## Given exercise:
Each line of the data that includes the string "into" is to be copied out.

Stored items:
+===+
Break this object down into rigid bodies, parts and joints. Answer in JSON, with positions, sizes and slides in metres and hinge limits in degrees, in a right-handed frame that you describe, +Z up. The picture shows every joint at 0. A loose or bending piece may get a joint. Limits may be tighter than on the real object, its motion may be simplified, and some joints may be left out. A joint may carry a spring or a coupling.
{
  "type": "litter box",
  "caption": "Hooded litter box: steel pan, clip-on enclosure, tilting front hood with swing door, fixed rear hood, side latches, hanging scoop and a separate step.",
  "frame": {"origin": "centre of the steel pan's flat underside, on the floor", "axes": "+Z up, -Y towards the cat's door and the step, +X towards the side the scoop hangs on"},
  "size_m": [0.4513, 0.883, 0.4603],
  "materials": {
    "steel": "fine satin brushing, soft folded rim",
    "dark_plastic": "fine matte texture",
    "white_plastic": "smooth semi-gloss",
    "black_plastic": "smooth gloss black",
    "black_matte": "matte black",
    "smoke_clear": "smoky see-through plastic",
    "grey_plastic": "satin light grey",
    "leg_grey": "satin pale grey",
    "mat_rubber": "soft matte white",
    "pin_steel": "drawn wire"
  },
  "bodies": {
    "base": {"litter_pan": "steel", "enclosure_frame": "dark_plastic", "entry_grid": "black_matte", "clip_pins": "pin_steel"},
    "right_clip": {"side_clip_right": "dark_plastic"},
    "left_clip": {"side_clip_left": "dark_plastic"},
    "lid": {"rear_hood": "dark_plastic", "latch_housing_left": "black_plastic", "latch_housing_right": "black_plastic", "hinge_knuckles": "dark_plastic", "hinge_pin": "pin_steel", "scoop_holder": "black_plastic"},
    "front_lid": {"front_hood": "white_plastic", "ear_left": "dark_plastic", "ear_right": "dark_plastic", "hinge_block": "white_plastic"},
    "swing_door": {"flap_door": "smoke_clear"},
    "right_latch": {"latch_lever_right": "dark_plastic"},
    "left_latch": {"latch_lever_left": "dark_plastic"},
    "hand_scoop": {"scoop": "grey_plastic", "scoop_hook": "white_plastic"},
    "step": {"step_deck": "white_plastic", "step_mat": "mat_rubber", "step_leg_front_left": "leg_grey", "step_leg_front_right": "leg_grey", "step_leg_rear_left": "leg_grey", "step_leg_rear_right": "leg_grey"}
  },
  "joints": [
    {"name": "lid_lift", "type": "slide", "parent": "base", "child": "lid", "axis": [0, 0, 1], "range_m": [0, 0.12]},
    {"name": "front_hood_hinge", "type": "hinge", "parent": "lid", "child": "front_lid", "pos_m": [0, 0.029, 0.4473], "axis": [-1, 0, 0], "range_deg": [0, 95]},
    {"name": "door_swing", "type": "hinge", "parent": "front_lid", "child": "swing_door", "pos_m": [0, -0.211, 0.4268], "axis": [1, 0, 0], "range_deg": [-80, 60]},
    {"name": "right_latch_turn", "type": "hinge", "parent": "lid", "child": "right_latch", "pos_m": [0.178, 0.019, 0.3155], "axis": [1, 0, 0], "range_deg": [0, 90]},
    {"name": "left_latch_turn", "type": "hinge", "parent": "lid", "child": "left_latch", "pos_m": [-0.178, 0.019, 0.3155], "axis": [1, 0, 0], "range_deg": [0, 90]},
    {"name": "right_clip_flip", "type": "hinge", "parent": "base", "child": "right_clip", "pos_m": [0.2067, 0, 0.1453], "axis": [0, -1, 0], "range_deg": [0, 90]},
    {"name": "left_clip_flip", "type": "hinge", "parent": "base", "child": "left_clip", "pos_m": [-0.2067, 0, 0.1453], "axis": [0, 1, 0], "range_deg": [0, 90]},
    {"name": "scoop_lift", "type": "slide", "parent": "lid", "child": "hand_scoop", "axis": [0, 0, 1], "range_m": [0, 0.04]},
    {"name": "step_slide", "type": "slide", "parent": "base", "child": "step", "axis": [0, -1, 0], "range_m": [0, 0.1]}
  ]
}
+===+
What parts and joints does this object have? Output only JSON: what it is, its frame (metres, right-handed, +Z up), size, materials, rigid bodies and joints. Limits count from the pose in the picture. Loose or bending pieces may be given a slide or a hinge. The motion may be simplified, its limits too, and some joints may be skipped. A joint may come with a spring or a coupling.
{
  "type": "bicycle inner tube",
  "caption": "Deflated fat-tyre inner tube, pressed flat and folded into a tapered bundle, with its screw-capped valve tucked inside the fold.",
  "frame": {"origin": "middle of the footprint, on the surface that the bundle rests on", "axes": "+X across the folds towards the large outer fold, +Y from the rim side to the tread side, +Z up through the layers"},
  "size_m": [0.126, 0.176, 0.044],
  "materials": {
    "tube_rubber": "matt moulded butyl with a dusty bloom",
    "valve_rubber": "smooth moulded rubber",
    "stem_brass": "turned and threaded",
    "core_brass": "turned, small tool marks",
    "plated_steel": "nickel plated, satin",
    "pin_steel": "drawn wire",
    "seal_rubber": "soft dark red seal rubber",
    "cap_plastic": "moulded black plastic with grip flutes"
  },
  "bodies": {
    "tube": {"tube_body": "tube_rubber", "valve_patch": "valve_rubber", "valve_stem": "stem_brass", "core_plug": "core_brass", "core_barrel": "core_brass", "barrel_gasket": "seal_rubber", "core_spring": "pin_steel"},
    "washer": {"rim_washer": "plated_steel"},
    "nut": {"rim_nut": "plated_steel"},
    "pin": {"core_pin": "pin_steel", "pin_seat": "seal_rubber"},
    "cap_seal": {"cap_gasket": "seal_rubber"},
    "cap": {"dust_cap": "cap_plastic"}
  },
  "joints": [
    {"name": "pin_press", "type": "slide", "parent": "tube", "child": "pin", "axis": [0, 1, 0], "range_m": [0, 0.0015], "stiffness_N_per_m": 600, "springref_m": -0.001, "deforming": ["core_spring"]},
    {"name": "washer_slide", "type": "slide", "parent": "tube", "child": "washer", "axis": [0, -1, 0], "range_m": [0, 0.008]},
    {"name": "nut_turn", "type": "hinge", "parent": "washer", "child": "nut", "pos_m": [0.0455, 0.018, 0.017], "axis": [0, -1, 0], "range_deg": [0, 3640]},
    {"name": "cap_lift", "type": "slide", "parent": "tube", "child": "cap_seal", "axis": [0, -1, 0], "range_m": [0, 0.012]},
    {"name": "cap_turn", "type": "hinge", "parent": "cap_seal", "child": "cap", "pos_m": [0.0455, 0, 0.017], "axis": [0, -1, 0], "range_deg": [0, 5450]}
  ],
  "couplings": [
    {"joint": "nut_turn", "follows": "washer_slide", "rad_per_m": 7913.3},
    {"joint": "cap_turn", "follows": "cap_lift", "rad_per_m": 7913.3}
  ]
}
+===+
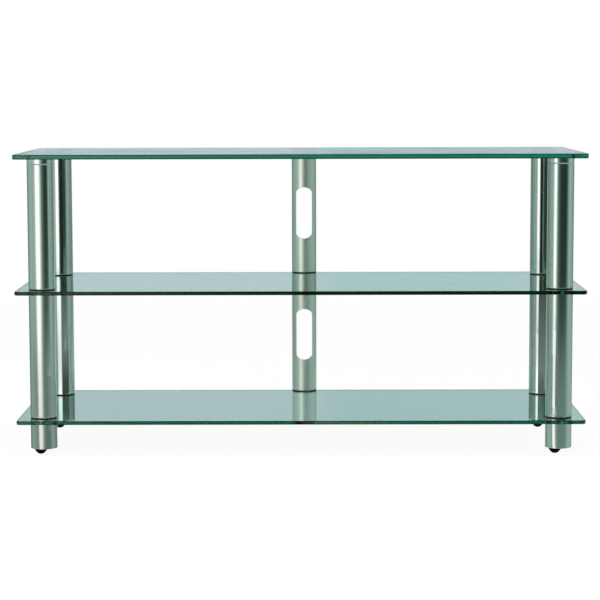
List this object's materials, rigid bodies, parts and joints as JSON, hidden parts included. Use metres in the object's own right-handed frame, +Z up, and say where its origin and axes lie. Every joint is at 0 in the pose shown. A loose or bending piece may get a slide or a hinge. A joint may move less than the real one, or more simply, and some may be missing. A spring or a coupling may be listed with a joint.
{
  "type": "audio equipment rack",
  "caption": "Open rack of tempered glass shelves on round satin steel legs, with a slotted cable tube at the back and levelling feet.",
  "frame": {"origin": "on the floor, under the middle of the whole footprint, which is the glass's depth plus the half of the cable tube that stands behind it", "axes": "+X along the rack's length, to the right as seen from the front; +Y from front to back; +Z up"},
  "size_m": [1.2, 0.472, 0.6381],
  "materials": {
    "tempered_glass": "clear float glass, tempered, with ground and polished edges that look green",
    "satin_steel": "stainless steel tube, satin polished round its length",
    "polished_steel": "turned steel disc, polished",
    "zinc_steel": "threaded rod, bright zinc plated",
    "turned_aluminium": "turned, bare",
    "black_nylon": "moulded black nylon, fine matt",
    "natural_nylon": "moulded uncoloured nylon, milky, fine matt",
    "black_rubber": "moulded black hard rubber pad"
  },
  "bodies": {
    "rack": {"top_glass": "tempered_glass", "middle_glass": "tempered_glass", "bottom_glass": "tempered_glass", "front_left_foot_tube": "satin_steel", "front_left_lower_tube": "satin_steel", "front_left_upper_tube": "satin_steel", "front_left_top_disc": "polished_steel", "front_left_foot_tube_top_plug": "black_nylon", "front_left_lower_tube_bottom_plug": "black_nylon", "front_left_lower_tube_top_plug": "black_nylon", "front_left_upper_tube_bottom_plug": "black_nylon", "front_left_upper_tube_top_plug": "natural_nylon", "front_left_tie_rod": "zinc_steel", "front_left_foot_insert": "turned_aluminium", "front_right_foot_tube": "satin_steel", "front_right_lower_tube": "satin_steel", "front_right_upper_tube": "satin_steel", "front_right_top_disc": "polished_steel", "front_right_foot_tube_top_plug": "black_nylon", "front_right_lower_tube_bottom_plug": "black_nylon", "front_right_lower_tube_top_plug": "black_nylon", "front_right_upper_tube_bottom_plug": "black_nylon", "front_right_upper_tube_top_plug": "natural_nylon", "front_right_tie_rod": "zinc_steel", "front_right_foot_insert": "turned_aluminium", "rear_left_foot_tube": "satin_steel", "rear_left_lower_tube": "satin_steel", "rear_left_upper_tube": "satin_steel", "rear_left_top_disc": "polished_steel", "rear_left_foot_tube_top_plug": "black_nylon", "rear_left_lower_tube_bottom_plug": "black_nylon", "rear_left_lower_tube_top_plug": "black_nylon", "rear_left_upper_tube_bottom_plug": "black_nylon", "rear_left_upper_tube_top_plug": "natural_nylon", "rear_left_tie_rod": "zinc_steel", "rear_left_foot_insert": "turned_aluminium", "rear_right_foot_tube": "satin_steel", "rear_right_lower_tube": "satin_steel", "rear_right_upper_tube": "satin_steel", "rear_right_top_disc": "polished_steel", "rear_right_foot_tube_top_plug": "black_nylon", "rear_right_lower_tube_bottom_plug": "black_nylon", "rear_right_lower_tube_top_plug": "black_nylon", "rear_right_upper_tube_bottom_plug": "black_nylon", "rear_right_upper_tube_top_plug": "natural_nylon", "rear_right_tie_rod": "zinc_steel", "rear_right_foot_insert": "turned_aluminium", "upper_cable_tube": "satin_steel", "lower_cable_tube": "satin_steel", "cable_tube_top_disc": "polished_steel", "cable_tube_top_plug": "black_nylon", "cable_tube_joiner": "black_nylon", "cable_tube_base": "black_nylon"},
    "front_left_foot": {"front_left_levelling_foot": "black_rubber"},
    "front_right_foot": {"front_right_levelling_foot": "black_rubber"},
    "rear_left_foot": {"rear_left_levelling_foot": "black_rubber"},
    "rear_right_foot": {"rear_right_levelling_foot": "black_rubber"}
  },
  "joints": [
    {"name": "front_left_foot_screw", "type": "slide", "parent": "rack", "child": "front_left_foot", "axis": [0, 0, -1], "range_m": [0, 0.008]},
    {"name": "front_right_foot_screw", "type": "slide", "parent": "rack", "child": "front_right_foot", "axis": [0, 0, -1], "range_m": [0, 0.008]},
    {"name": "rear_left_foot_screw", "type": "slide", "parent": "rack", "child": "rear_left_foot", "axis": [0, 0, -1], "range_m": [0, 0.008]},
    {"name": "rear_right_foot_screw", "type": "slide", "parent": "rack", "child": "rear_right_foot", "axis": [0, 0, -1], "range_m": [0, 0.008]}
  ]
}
+===+
## Response to this task:
Break this object down into rigid bodies, parts and joints. Answer in JSON, with positions, sizes and slides in metres and hinge limits in degrees, in a right-handed frame that you describe, +Z up. The picture shows every joint at 0. A loose or bending piece may get a joint. Limits may be tighter than on the real object, its motion may be simplified, and some joints may be left out. A joint may carry a spring or a coupling.
  "caption": "Deflated fat-tyre inner tube, pressed flat and folded into a tapered bundle, with its screw-capped valve tucked inside the fold.",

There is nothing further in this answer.